ソーサリアンTEXTに投稿してから、ブログはすっかりご無沙汰していました。

ゲームブック制作は続けていますが、ちょっと方向性を模索中です。

 

今日は神崎マコトさんの新作ゲームブック「盗賊狩りの財宝迷宮」を紹介します。 

盗賊狩りの財宝迷宮

盗賊狩りの財宝迷宮

 

 

構成は107パラグラフ、半双方向。システムはファイティングファンタジーシリーズ(技術点、体力点、運点の3パラメータ)を使用しています。戦闘システムも同様です。

 

主人公は若き盗賊。ある日、盗賊仲間である「早スリのベック」から不吉な話を聞かされます。そして、そして彼から聞いた見世物小屋で主人公が見たのは、大商人ウップルハックの財宝迷宮に忍び込んで囚われた、なじみの女盗賊「猫足のロミーナ」の変わり果てた姿でした……。主人公は復讐のため、財宝迷宮に挑むことになります。

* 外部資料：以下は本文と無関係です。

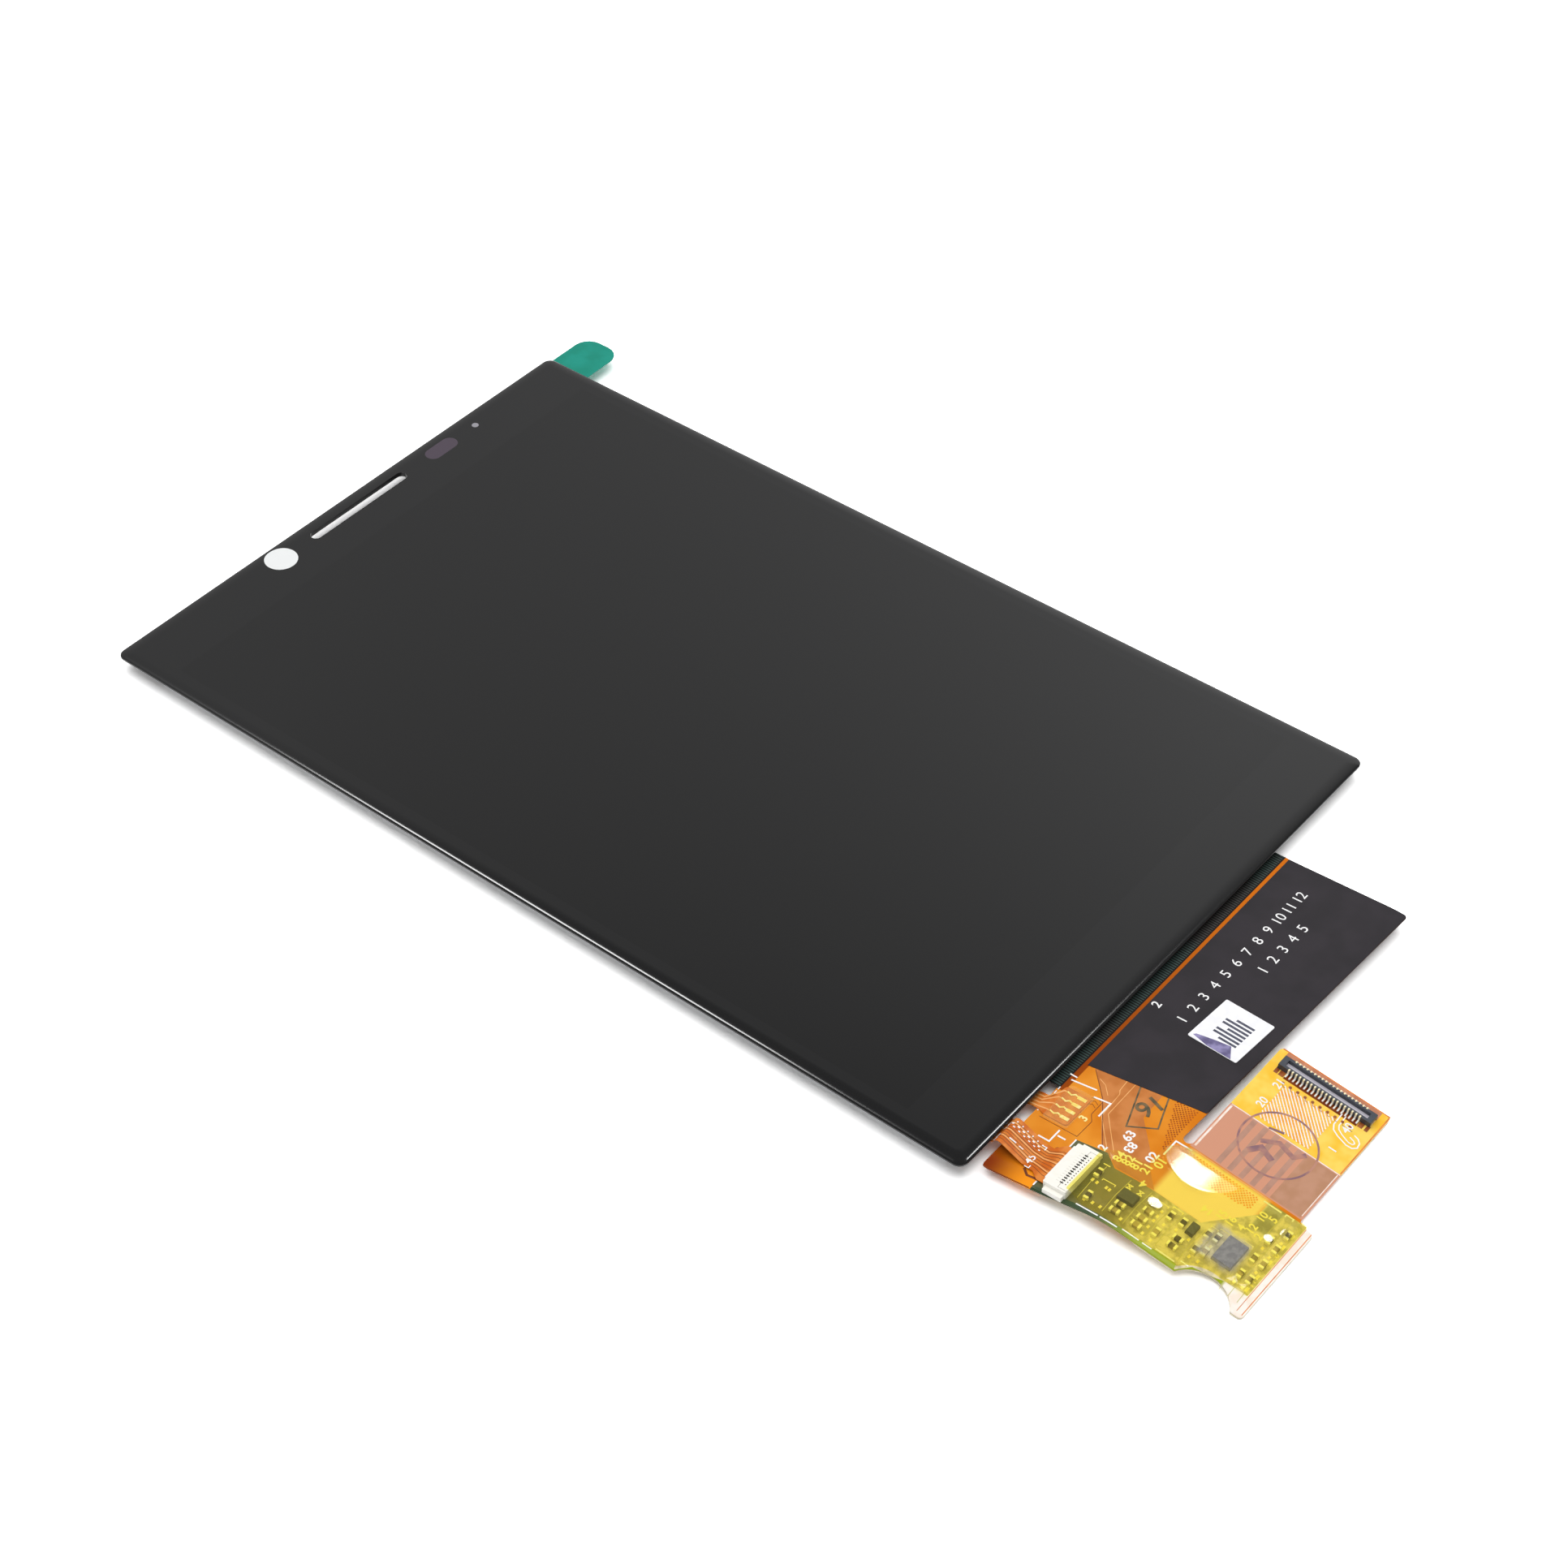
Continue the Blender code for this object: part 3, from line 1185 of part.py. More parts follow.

この辺りのプロローグ部分はパラグラフが序盤に固めてあって、無料サンプル版でも楽しめるようになっている辺り、芸が細かいですね。

 

迷宮の中は双方向。つまり、行ったり来たりしながら様々な罠をくぐり抜けてアイテムを集めていくことになります。

 

主人公は序盤で盗賊「シロップ」と出会い、二人で攻略を続けます。迷宮に店を構える魔女から食料を購入したり、ロープを頼りに穴の中に降りて隠された宝箱を引き上げたり、といったシチュエーションは、往年のファイティングファンタジーを彷彿とさせます。

 

しかし本作はそれだけではありません。出てくる敵は「マダムスライム」「影斬り」「引きずり顔」など、一筋縄ではいかない強敵ばかり。罠にかかれば内臓を焼かれたりどろどろに溶かされたりと悲惨な最期を迎えることになります。

 

迷宮の構造はさほど複雑ではないのですが、踏破するためには、くまなく情報を集めた上で、正しいアイテムを順序よく使いこなす必要があります。

暗号や謎解きも登場します。

 

終盤に登場する、ロミーナを破滅させた元凶たる最強のモンスターは強敵です。

さらには、満身創痍となった主人公を嘲笑う、ウップルハックのどす黒い思惑。迷宮内で周到な準備を重ねていなければ、最後の最後で絶望の淵にたたき落とされるでしょう。

 

また、本作ではクリアルートが巧妙なミスディレクションで隠されています。例えば、選択肢を総当たりして本物の宝を手に入れたと思っていても、正しい情報がなければその先にあるもっと大切な宝を取り逃がしてしまったりします。ネタばらしになるので詳述は避けますが、この辺はゲームブック作成の王道を行っています。

また、作者が一番力を入れたという数々のバッドエンドも見どころです。死ぬより悲惨な目に遭うことも多いですが、シロップの意味深なコメントをはじめ、ちょっとした手がかりが得られることもあります。コンティニューシステムも実装されています。

 

私はひとしきり遊んだ後、全パラグラフのフローチャートを作ってみました。公開は控えますが、無駄のないすっきりしたパラグラフ構成で、チャートを見ると起承転結がはっきりと見て取れます。

 

文章は読みやすいですが、残虐描写が多いので、人を選びます。

ちょっと引っかかったのが、主人公の台詞です。シロップと口調が被るので、誰が喋っているのがわかりづらいところがところどころありました。

 

グロテスクな独特の世界観、107パラグラフを使い切った緻密な設計、一筋縄ではいかない登場人物達。とても完成度の高い作品でした。